UMA x YAM Collaboration

In December 2020, the UMA team announced a partnership with Yam.[32]

YAM owns uGAS

The start of the partnership involves uLABS passing over the ownership of uGAS to the YAM Finance team.

YAM will manage uGAS and enhance the user experience by achieving the following goals by December 21st: build a new user interface for creating, redeeming, and managing uGAS positions, develop and promote the uGAS brand, launch and manage a strip of uGAS contracts which will first include uGAS-FEB21 and uGAS-MAR21, and independently-run liquidation and dispute bots to ensure uGAS is safely collateralized.[32]

Developer Mining

Starting with the uGAS-FEB21 token, all developer mining rewards earned from uGAS tokens are to be transferred to and managed by the YAM community.

For the first 3 months of this partnership, UMA and YAM have decided the YAM treasury will keep 10% of these rewards as a management fee.

The remaining 90% will be distributed to the community with 40% of the rewards given to dApp mining and 50% allocated to liquidity mining.

The YAM community has the freedom to modify this split as needed.

It is expected that the YAM treasury will hold their UMA tokens and establish a position within UMA’s governance, as traditionally this has been done with other governance tokens they have mined.[32]

Once uGAS-FEB21 is launched, developer mining rewards allocated to uGAS-JAN21 will be divided the same way.

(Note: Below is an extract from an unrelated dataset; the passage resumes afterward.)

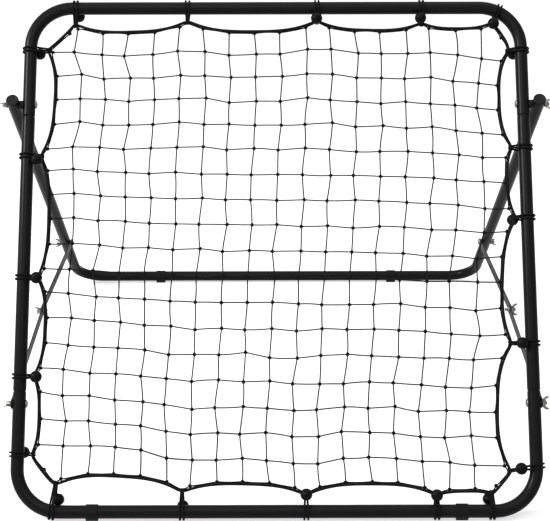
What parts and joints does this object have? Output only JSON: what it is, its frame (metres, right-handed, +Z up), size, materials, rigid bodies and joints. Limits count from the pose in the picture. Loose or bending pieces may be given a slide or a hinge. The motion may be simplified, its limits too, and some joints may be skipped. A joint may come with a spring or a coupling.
{
  "type": "rebounder net",
  "caption": "Folding rebounder: square tube frame with a knotted net on elastic ball ties, leaning on a hinged rear support with elbow stays.",
  "frame": {"origin": "on the floor, at the centre of the bounding box's base", "axes": "+X to the right across the net, +Y towards the rear support, +Z up; the net faces -Y and upwards"},
  "size_m": [1.1428, 1.0991, 0.889],
  "materials": {
    "tube": "satin black powder coat",
    "stay": "dark grey, satin",
    "zinc": "bright zinc plate",
    "plastic": "black moulded plastic",
    "foot_rubber": "black rubber",
    "rope": "black braided cord",
    "twine": "black twisted twine",
    "elastic": "black elastic cord with a black plastic ball"
  },
  "bodies": {
    "front_frame": {"front_frame_top": "tube", "front_frame_bottom": "tube", "side_tube_left": "tube", "side_tube_right": "tube", "front_saddle_left": "plastic", "front_saddle_right": "plastic", "front_foot_left": "foot_rubber", "front_foot_right": "foot_rubber", "hinge_bolt_left": "zinc", "hinge_bolt_right": "zinc", "lower_stay_bolt_left": "zinc", "lower_stay_bolt_right": "zinc", "net": "twine", "border_rope": "rope", "tie_top_1": "elastic", "tie_top_2": "elastic", "tie_top_3": "elastic", "tie_top_4": "elastic", "tie_top_5": "elastic", "tie_right_1": "elastic", "tie_right_2": "elastic", "tie_right_3": "elastic", "tie_right_4": "elastic", "tie_right_5": "elastic", "tie_bottom_1": "elastic", "tie_bottom_2": "elastic", "tie_bottom_3": "elastic", "tie_bottom_4": "elastic", "tie_bottom_5": "elastic", "tie_left_1": "elastic", "tie_left_2": "elastic", "tie_left_3": "elastic", "tie_left_4": "elastic", "tie_left_5": "elastic"},
    "rear_support": {"rear_support": "tube", "leg_plug_left": "plastic", "leg_plug_right": "plastic", "rear_saddle_left": "plastic", "rear_saddle_right": "plastic", "rear_foot_left": "foot_rubber", "rear_foot_right": "foot_rubber", "upper_stay_bolt_left": "zinc", "upper_stay_bolt_right": "zinc"},
    "lower_stay_left": {"lower_stay_left": "stay", "elbow_bolt_head_left": "zinc"},
    "upper_stay_left": {"upper_stay_left": "stay", "elbow_bolt_tip_left": "zinc"},
    "hinge_wing_nut_left": {"hinge_wing_nut_left": "zinc"},
    "lower_stay_wing_nut_left": {"lower_stay_wing_nut_left": "zinc"},
    "upper_stay_wing_nut_left": {"upper_stay_wing_nut_left": "zinc"},
    "elbow_wing_nut_left": {"elbow_wing_nut_left": "zinc"},
    "lower_stay_right": {"lower_stay_right": "stay", "elbow_bolt_head_right": "zinc"},
    "upper_stay_right": {"upper_stay_right": "stay", "elbow_bolt_tip_right": "zinc"},
    "hinge_wing_nut_right": {"hinge_wing_nut_right": "zinc"},
    "lower_stay_wing_nut_right": {"lower_stay_wing_nut_right": "zinc"},
    "upper_stay_wing_nut_right": {"upper_stay_wing_nut_right": "zinc"},
    "elbow_wing_nut_right": {"elbow_wing_nut_right": "zinc"}
  },
  "joints": [
    {"name": "rear_fold", "type": "hinge", "parent": "front_frame", "child": "rear_support", "pos_m": [0, -0.06287, 0.69836], "axis": [-1, 0, 0], "range_deg": [0, 62.8]},
    {"name": "lower_stay_fold_left", "type": "hinge", "parent": "front_frame", "child": "lower_stay_left", "pos_m": [-0.527, -0.41323, 0.19048], "axis": [1, 0, 0], "range_deg": [0, 48], "deforming": ["tie_left_2", "tie_left_3"]},
    {"name": "upper_stay_fold_left", "type": "hinge", "parent": "rear_support", "child": "upper_stay_left", "pos_m": [-0.5295, 0.38844, 0.18305], "axis": [-1, 0, 0], "range_deg": [0, 41.5]},
    {"name": "hinge_wing_nut_left_spin", "type": "hinge", "parent": "front_frame", "child": "hinge_wing_nut_left", "pos_m": [-0.5574, -0.06287, 0.69836], "axis": [-1, 0, 0], "continuous": true},
    {"name": "lower_stay_wing_nut_left_spin", "type": "hinge", "parent": "front_frame", "child": "lower_stay_wing_nut_left", "pos_m": [-0.5284, -0.41323, 0.19048], "axis": [-1, 0, 0], "continuous": true},
    {"name": "upper_stay_wing_nut_left_spin", "type": "hinge", "parent": "rear_support", "child": "upper_stay_wing_nut_left", "pos_m": [-0.5574, 0.38844, 0.18305], "axis": [-1, 0, 0], "continuous": true},
    {"name": "elbow_wing_nut_left_spin", "type": "hinge", "parent": "upper_stay_left", "child": "elbow_wing_nut_left", "pos_m": [-0.5309, -0.04624, 0.21003], "axis": [-1, 0, 0], "continuous": true},
    {"name": "lower_stay_fold_right", "type": "hinge", "parent": "front_frame", "child": "lower_stay_right", "pos_m": [0.527, -0.41323, 0.19048], "axis": [1, 0, 0], "range_deg": [0, 48], "deforming": ["tie_right_4"]},
    {"name": "upper_stay_fold_right", "type": "hinge", "parent": "rear_support", "child": "upper_stay_right", "pos_m": [0.5295, 0.38844, 0.18305], "axis": [-1, 0, 0], "range_deg": [0, 41.5]},
    {"name": "hinge_wing_nut_right_spin", "type": "hinge", "parent": "front_frame", "child": "hinge_wing_nut_right", "pos_m": [0.5574, -0.06287, 0.69836], "axis": [1, 0, 0], "continuous": true},
    {"name": "lower_stay_wing_nut_right_spin", "type": "hinge", "parent": "front_frame", "child": "lower_stay_wing_nut_right", "pos_m": [0.5284, -0.41323, 0.19048], "axis": [1, 0, 0], "continuous": true},
    {"name": "upper_stay_wing_nut_right_spin", "type": "hinge", "parent": "rear_support", "child": "upper_stay_wing_nut_right", "pos_m": [0.5574, 0.38844, 0.18305], "axis": [1, 0, 0], "continuous": true},
    {"name": "elbow_wing_nut_right_spin", "type": "hinge", "parent": "upper_stay_right", "child": "elbow_wing_nut_right", "pos_m": [0.5309, -0.04624, 0.21003], "axis": [1, 0, 0], "continuous": true}
  ],
  "couplings": [
    {"joint": "lower_stay_fold_left", "follows": "rear_fold", "ratio": 0.7637},
    {"joint": "upper_stay_fold_left", "follows": "rear_fold", "ratio": 0.6595},
    {"joint": "lower_stay_fold_right", "follows": "rear_fold", "ratio": 0.7637},
    {"joint": "upper_stay_fold_right", "follows": "rear_fold", "ratio": 0.6595}
  ]
}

The team anticipates extending the end date of the current liquidity mining program from December 17th to December 2st.

However, after this date, liquidity mining rewards will be lower and both uGAS-JAN21 and uGAS-FEB21 will provide the same economics in terms of rewards to liquidity providers.[32]

dApp Mining

Token minting transactions will be tagged at the point of creation allowing UMA to track which user interface was utilized.

With this information, UMA can reward developers for their work on creating front-end applications.

The UMA team anticipates almost all the dApp mining rewards for uGAS to go to the YAM treasury at the start of the program given YAM will be creating the first user interface.[32]